Qaranqasho is a deeply rooted Omani cultural tradition, celebrated annually during the middle of the holy month of Ramadan. Anticipated with enthusiasm by both children and adults, preparations for the festival begin several days in advance. On the night of the celebration, children don elaborately tailored and brightly colored traditional attire, chosen with care to reflect cultural pride and festive spirit.

Following the Maghrib prayer, children embark on a neighborhood procession that lasts until approximately 11:30 PM. They then visit homes in their community, singing the traditional Qaranqasho chant: "Qaranqasho ya nas, ‘atuna shwayat halwa," which translates to "It is Qaranqasho time, give us some sweets." This is repeated at each household as children collect a variety of treats—typically sweets, nuts, and occasionally small sums of money, offered in festively wrapped packages. After completing the procession, the children come together to exchange treats and chat with one another, often comparing who managed to collect the most sweets.

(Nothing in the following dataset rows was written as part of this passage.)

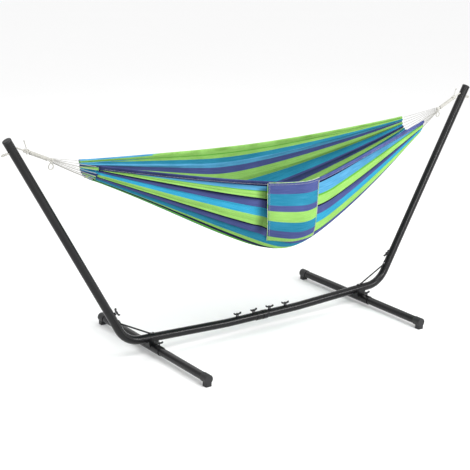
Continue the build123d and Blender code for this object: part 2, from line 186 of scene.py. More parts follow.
def mesh_of(bm, name, recalculate=True):
    """Closes a bmesh into mesh data."""
    if recalculate:
        bmesh.ops.recalc_face_normals(bm, faces=bm.faces)
    data = bpy.data.meshes.new(name)
    bm.to_mesh(data)
    bm.free()
    return data


def smooth_line(points, resolution=16):
    """Points along the smooth NURBS line with the given control points."""
    data = bpy.data.curves.new("line", "CURVE")
    data.dimensions = "3D"
    data.resolution_u = resolution
    spline = data.splines.new("NURBS")
    spline.points.add(len(points) - 1)
    for point, place in zip(spline.points, points):
        point.co = (*place, 1.0)
    spline.order_u = 3
    spline.use_endpoint_u = True
    holder = bpy.data.objects.new("line", data)
    mesh = bpy.data.meshes.new_from_object(holder)
    line = [vertex.co.copy() for vertex in mesh.vertices]
    bpy.data.meshes.remove(mesh)
    bpy.data.objects.remove(holder)
    bpy.data.curves.remove(data)
    return line


def running_lengths(line):
    """The length of a line up to each of its points."""
    lengths = [0.0]
    for a, b in zip(line, line[1:]):
        lengths.append(lengths[-1] + (b - a).length)
    return lengths


def even_marks(line, count):
    """Evenly spaced marks on a line: the segment that each falls on, and its share of that segment."""
    lengths = running_lengths(line)
    k = 0
    for i in range(count + 1):
        target = lengths[-1] * i / count
        while k < len(line) - 2 and lengths[k + 1] < target:
            k += 1
        part = (target - lengths[k]) / max(lengths[k + 1] - lengths[k], SHORTEST)
        yield k, min(part, 1.0)


def evenly(line, step=None, count=None):
    """The same line with its points at an even spacing: about one step apart, or a count of steps."""
    count = count or max(2, round(running_lengths(line)[-1] / step))
    return [line[k].lerp(line[k + 1], part) for k, part in even_marks(line, count)]


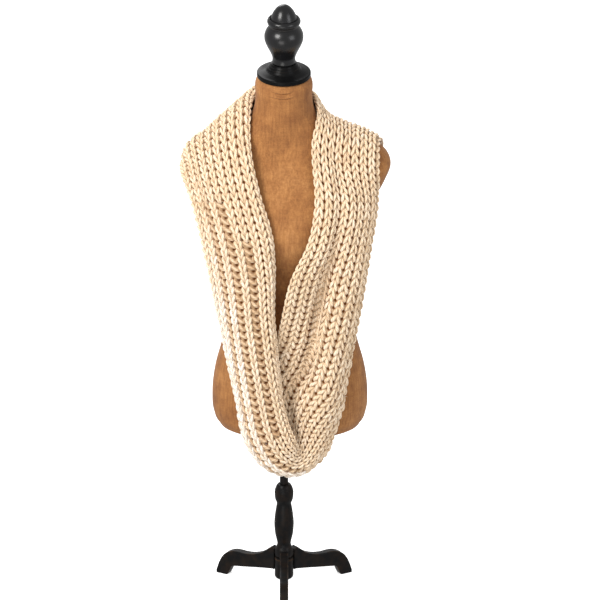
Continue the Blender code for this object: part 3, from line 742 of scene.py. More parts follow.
def yarn_finish():
    """Soft plied yarn: colour from each stitch's tone, which holds painted light and shade, plies
    along the arm with painted shade in their grooves, painted shade at the arms' ends, fine hairy
    bump.
    """
    made = Finish("oatmeal_yarn", 0.9, 0.25, 0.45)
    tone = made.node("ShaderNodeSeparateColor", {}, {0: made.attribute("tone", "Color")})
    place = made.node("ShaderNodeUVMap", {"uv_map": "yarn"})
    plies = made.node("ShaderNodeTexWave", {"wave_type": "BANDS", "bands_direction": "DIAGONAL"},
                      {"Vector": place, "Scale": 1.885, "Distortion": 0.8, "Detail": 1.0}, "Fac")
    fibre = made.noise(900, 3)
    marl = made.noise(95, 2)
    colour = made.ramp(tone, (0.0, (0.52, 0.34, 0.19)), (0.45, (0.84, 0.68, 0.49)),
                       (0.8, (0.92, 0.80, 0.66)), (1.0, (0.95, 0.90, 0.84)))
    for source, low, high, dark, pale in (
            # Painted shade in the grooves between the plies.
            (plies, 0.05, 0.5, (0.80, 0.72, 0.64), (1.0, 1.0, 1.0)),
            (marl, 0.36, 0.6, (0.90, 0.84, 0.76), (1.04, 1.03, 1.02)),
            # Painted shade towards the ends of each arm, from the green of the tone.
            (tone.out("Green"), 0.0, 0.55, (0.34, 0.23, 0.14), (1.0, 1.0, 1.0))):
        colour = made.shaded(colour, source, low, high, dark, pale)
    twisted = made.bump(plies, 0.55, 0.0012)
    return made.done(colour, made.bump(fibre, 0.5, 0.0006, twisted))


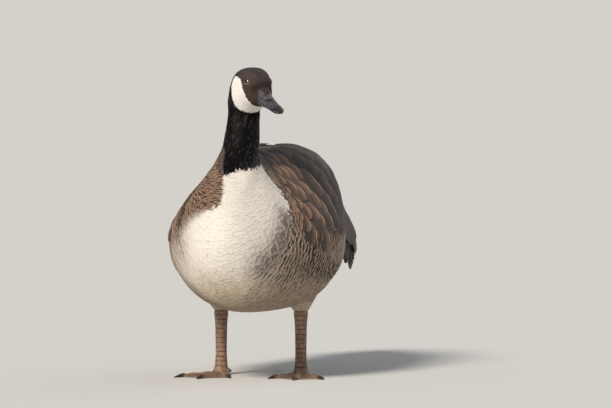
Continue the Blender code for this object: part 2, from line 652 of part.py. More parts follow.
def make_leg(goose):
    """The tarsus from the heel joint to the toes, with raised scutes down its front."""
    rings = [upright_ring(LEG_X, LEG_S, z, half, deep, 12) for z, half, deep in TARSUS]
    leg = loft("leg_left", rings[::-1], goose)
    plates = new_collection("scutes")
    heights, widths, depths = np.array(TARSUS)[::-1].T
    pitch = (SCUTE_HIGH - SCUTE_LOW) / (SCUTES - 1)
    turn = np.linspace(*SCUTE_ROUND, 4)

    def arc(z, swell):
        w = np.interp(z, heights, widths) + swell
        d = np.interp(z, heights, depths) + swell
        return np.stack([LEG_X + w * np.cos(turn), LEG_S + d * np.sin(turn), np.full(4, z)], -1)
    for i in range(SCUTES):
        rows = []
        for share, swell in SCUTE_PROFILE:
            z = SCUTE_LOW + pitch * (i + share)
            rows.append(np.concatenate([arc(z, swell), arc(z, -SCUTE_DEEP)[::-1]]))
        loft(f"scute_{i}", rows, plates)
    boolean(leg, "UNION", plates)
    keep_largest(leg)
    return leg


def foot_outline(angle):
    """How far the web and toes reach at an angle: toes stand out, the web curves in between."""
    reach = np.interp(angle, [row[0] for row in TOES], [row[1] for row in TOES])
    dips = 0
    for low, high in zip(TOES[:-1], TOES[1:]):
        across = np.clip((angle - low[0]) / (high[0] - low[0]), 0, 1)
        dips = dips + 0.16 * np.sin(math.pi * across)**0.7 * ((angle >= low[0]) & (angle <= high[0]))
    return reach * (1 - dips)


def foot_plate():
    """Rings across the sole and the top of the web, with a ridge along each toe."""
    grid_a, grid_r = np.meshgrid(WEB_ANGLES, WEB_SPREAD, indexing="ij")
    reach = foot_outline(np.clip(grid_a, TOES[0][0], TOES[-1][0])) * grid_r
    high = np.full(grid_a.shape, WEB_THICK)
    for angle, _, half in TOES:
        off = reach * np.sin(np.radians(grid_a - angle))
        ridge = np.exp(-(off / half)**2)
        high = np.maximum(high, (TOE_HIGH * (1 - 0.35 * grid_r)) * ridge + 1.4)
    high = np.where(grid_r < 0.1, FOOT_MIDDLE, high)
    turn = np.radians(grid_a) + FOOT_TURN
    x = LEG_X + reach * np.sin(turn)
    s = LEG_S - FOOT_BACK - reach * np.cos(turn)
    top = np.stack([x, s, high], -1)
    low = np.stack([x, s, np.zeros_like(x)], -1)
    return np.concatenate([top, low[:, ::-1]], 1)


def claw_rings(angle, length):
    """Five-sided rings of one claw, from inside the toe to the blunt point."""
    turn = math.radians(angle) + FOOT_TURN
    ahead = np.array([math.sin(turn), -math.cos(turn)])
    across = np.array([-ahead[1], ahead[0]])
    rows = []
    for past, wide, tall in CLAW:
        centre = np.array([LEG_X, LEG_S - FOOT_BACK]) + ahead * (length + past)
        slope = wide * 0.85
        profile = [(-wide, 0.0), (wide, 0.0), (slope, tall * 0.7), (0, tall), (-slope, tall * 0.7)]
        rows.append([[*(centre + across * w), z] for w, z in profile])
    return np.array(rows)


def make_foot(goose):
    """The webbed foot: a flat-soled web with a raised toe along each ray, claws and a hind toe."""
    foot = loft("foot_left", foot_plate(), goose)
    extras = new_collection("toes")
    loft("heel", [upright_ring(LEG_X, LEG_S - 1, z, r, r * 1.25, 12) for z, r in HEEL], extras)
    for k, (angle, length, _) in enumerate(TOES):
        loft(f"claw_{k}", claw_rings(angle, length), extras)
    v = np.linspace(0, 2 * math.pi, 12, endpoint=False)
    hind = [np.stack([LEG_X - 0.25 * back + r * np.cos(v), np.full(12, LEG_S + back),
                      z + r * np.sin(v) * 0.9], -1) for back, z, r in HIND_TOE]
    loft("hind_toe", hind, extras)
    boolean(foot, "UNION", extras)
    keep_largest(foot)
    return foot


def main():
    for obj in list(bpy.data.objects):
        bpy.data.objects.remove(obj)
    goose = new_collection("canada_goose")
    scratch = new_collection("cutters")
    finish(body_length("torso", 0.0, NECK_T, TORSO_STEPS, TORSO_SEGMENTS, goose), "torso")
    finish(body_length("neck", NECK_T, HEAD_T, NECK_STEPS, NECK_SEGMENTS, goose), "neck")
    finish(make_head(goose, scratch), "head")
    finish(bpy.data.objects["eye_left"], "eye")
    finish(bpy.data.objects["eye_right"], "eye")
    for half in make_bill(goose, scratch):
        finish(half, "bill")
    finish(make_tail(goose, scratch), "tail")
    pairs = ((make_wing(goose, scratch), "wing"), (make_thigh(goose, scratch), "thigh"),
             (make_leg(goose), "leg"), (make_foot(goose), "foot"))
    for left, colour in pairs:
        finish(left, colour)
        finish(copy_of(left, left.name.replace("left", "right"), goose), colour, mirror=True)
    for obj in goose.objects:
        print(obj.name, len(obj.data.polygons))


main()
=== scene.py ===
# %% [markdown]
# A life-size Canada goose, standing still with its head turned to its left.
# The solids of the bird come first, as a fixed frame: they say where every part is and how large it is.
# Everything below is a finer surface laid round those solids, so the finished bird keeps their size.

# %% Load the solids
import math
import json

import bpy
import numpy as np
from mathutils import Matrix

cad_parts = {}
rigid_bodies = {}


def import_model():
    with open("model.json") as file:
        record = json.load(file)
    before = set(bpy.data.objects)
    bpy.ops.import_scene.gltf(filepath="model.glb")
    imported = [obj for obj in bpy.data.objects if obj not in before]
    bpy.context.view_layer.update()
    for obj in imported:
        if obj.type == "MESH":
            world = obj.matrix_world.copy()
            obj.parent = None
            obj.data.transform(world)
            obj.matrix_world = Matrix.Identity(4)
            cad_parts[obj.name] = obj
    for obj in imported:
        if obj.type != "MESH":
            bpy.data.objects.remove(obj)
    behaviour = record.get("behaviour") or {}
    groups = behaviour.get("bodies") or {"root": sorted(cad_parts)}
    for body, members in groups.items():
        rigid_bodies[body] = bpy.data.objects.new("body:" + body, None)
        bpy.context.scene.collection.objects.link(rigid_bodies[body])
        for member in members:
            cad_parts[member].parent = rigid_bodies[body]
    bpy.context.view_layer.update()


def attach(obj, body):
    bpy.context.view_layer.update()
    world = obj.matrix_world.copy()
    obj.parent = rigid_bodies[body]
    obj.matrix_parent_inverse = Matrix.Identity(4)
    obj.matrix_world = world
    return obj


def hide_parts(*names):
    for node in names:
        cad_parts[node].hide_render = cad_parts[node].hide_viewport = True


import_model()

# %% [markdown]
# The goose is drawn in millimetres: x across, s back from the front of the breast, z up from the floor.
# One function turns those sizes into the metres of the frame.

# %% Sizes and places
MM = 0.001
TAIL_TIP = 590.0
ORIGIN_S = TAIL_TIP / 2
GAP = 0.3                               # room between two neighbouring solids
LEG_X, LEG_S, LEG_HIGH = 54.0, 240.0, 93.0


def to_world(p):
    """Millimetres (x, s, z) become metres, with s measured from the middle of the bird's length."""
    return (np.asarray(p, float) - np.array([0.0, ORIGIN_S, 0.0])) * MM


print("length in metres:", TAIL_TIP * MM)

# %% [markdown]
# The camera stands far in front of the bird and a little to its left, with a long lens. It could stand close
# with a wide one, but then the breast would look too large for the head. From afar, the lines of sight are
# almost parallel. It is aimed so that the point between the legs falls where the picture shows it.

# %% Camera
AZIMUTH, ELEVATION = math.radians(13), math.radians(2.5)
DISTANCE, SIGHT = 10.0, 100.0           # from the bird, and how far the camera sees, in metres
PIXEL = 0.00132                         # size of one picture point at the bird, in metres
WIDE, HIGH = 612, 408                   # the picture, in points
LEG_AT = (261, 305)                     # where the picture shows the point between the legs
LEG_POINT = to_world((0.0, LEG_S, LEG_HIGH))
SENSOR = 36.0


def direction(azimuth, height):
    """The unit vector from the bird towards a place seen at this azimuth and height."""
    return np.array([math.sin(azimuth) * math.cos(height), -math.cos(azimuth) * math.cos(height),
                     math.sin(height)])


def level_axes(back):
    """Right, up and back of a lens that looks against back and is held level."""
    side = np.cross([0.0, 0.0, 1.0], back)
    side /= np.linalg.norm(side)
    return side, np.cross(back, side), back


def put(name, data, axes, at):
    """An object for a camera or lamp, in the scene, with these axes and at this place."""
    made = bpy.data.objects.new(name, data)
    matrix = np.eye(4)
    matrix[:3] = np.stack([*axes, at], 1)
    made.matrix_world = Matrix(matrix.tolist())
    bpy.context.scene.collection.objects.link(made)
    return made


right, upward, toward = level_axes(direction(AZIMUTH, ELEVATION))
target = LEG_POINT + right * (WIDE / 2 - LEG_AT[0]) * PIXEL + upward * (LEG_AT[1] - HIGH / 2) * PIXEL

lens = bpy.data.cameras.new("camera")
lens.sensor_width = SENSOR
lens.lens = SENSOR * DISTANCE / (WIDE * PIXEL)
lens.clip_end = SIGHT
bpy.context.scene.camera = put("camera", lens, (right, upward, toward), target + toward * DISTANCE)
print("camera at", np.round(target + toward * DISTANCE, 3), "lens", round(lens.lens, 1))

# %% [markdown]
# One soft sun stands left of the camera: it lights the breast and leaves the flank on the right in half
# shade. A weak cool one behind the bird lights the edge of its back. Area lamps could do this too, but a sun
# lights head and feet alike, wherever it stands.

# %% Suns
SUN_AZIMUTH, SUN_HEIGHT = math.radians(-14), math.radians(36)
FILL_AZIMUTH, FILL_HEIGHT = math.radians(150), math.radians(30)
SUN_SOFT, FILL_SOFT = math.radians(14), math.radians(40)
SUN_POWER, FILL_POWER = 3.3, 0.35
SUN_COLOUR, FILL_COLOUR = (1.0, 0.94, 0.86), (0.9, 0.95, 1.0)
LAMP_FAR = 4.0


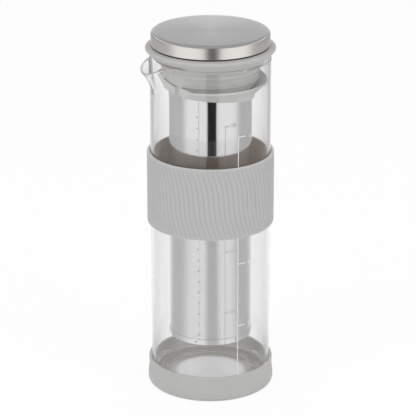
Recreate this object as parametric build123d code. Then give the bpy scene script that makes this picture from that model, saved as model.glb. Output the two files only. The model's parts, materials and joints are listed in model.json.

Historian Ahmed al Farsi offered insights into how Qaranqasho is celebrated differently across Oman. “In Muscat and other urban areas, Qaranqasho has become a larger public celebration with organised get-togethers in neighbourhoods. In contrast, rural areas still maintain a more intimate, family-centred celebration, where children walk from house to house, often covering great distances to visit each home in their community. Regardless of the setting, the core values of the event remain unchanged – togetherness, generosity, and family.”